Le vêtement est pour le corps une seconde peau, il en épouse les formes et reflète l'esprit, enveloppant dans ses plis le parfum d'un temps précis, d'une mode, d'un âge de la vie. L'habit est aussi une protection, une Femme-Maison architecturée et modelée.
Louise Bourgeois fait l'inventaire de ses anciens vêtements, reliques inertes mais néanmoins chargées des émotions de la vie, et les suspend à des arbres métalliques.
Elle coud, rembourre, emmaillote toutes sortes de figures, de petites ou de grandes dimensions, et donne forme à des couples, des étreintes, des arcs hystériques, à des têtes criant et à des piliers qui rappellent les "Personnages".
La fascination pour le sexe et pour le cycle de la vie et de la mort est de plus en plus explicite, mais ces sujets sont toujours envisagés avec une pointe d'humour et d'ironie.
La tapisserie de ses souvenirs se tisse et se retisse, dans un éternel recommencement.
L'oeuvre de Louise Bourgeois est une lutte constante contre la dépression, l'angoisse, la peur de ne plus être aimée, d'être abandonnée; le travail artistique est une réparation, une "restauration". Au cours de ces dernières années, le thème de la famille revient de façon répétitive et obsessionnelle, qu'il s'agisse des relations mère-enfant, père-enfant, de l'accouchement (The reticent child, 2003), ou des traumatismes liés à la promiscuité (Seven in bed, 2001).
Elle se consacre de plus en plus au dessin et à la gravure.
Des dessins abstraits, répétitions de lignes et de spirales.
Des dessins figuratifs, principalement sur le thème du corps maternel et du nourrisson.

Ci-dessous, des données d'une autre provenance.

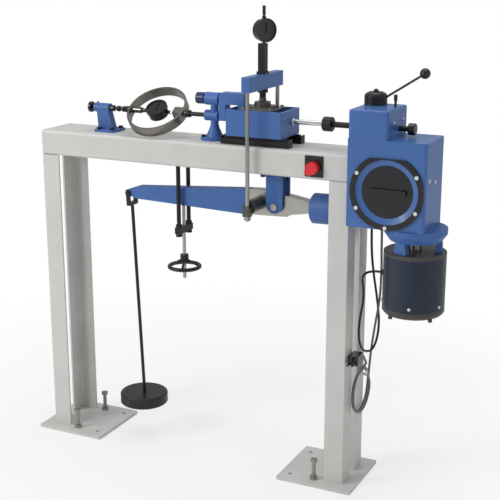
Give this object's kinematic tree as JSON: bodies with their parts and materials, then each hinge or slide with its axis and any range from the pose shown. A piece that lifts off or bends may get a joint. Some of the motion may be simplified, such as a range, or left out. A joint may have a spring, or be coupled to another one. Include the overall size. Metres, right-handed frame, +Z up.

D'une certaine manière, elle revient à ses thèmes fondateurs du début.
L'artiste est toujours, au fond d'elle-même, une enfant qui revit des émotions, la peur, l'angoisse, et leur donne une forme. La puissance et la radicalité de sa démarche tiennent en partie à cette volonté de rupture avec le passé, sans cesse détruit et reconstruit.
"Il faut abandonner son passé tous les jours, ou bien l'accepter, et on n'y arrive pas on devient sculpteur."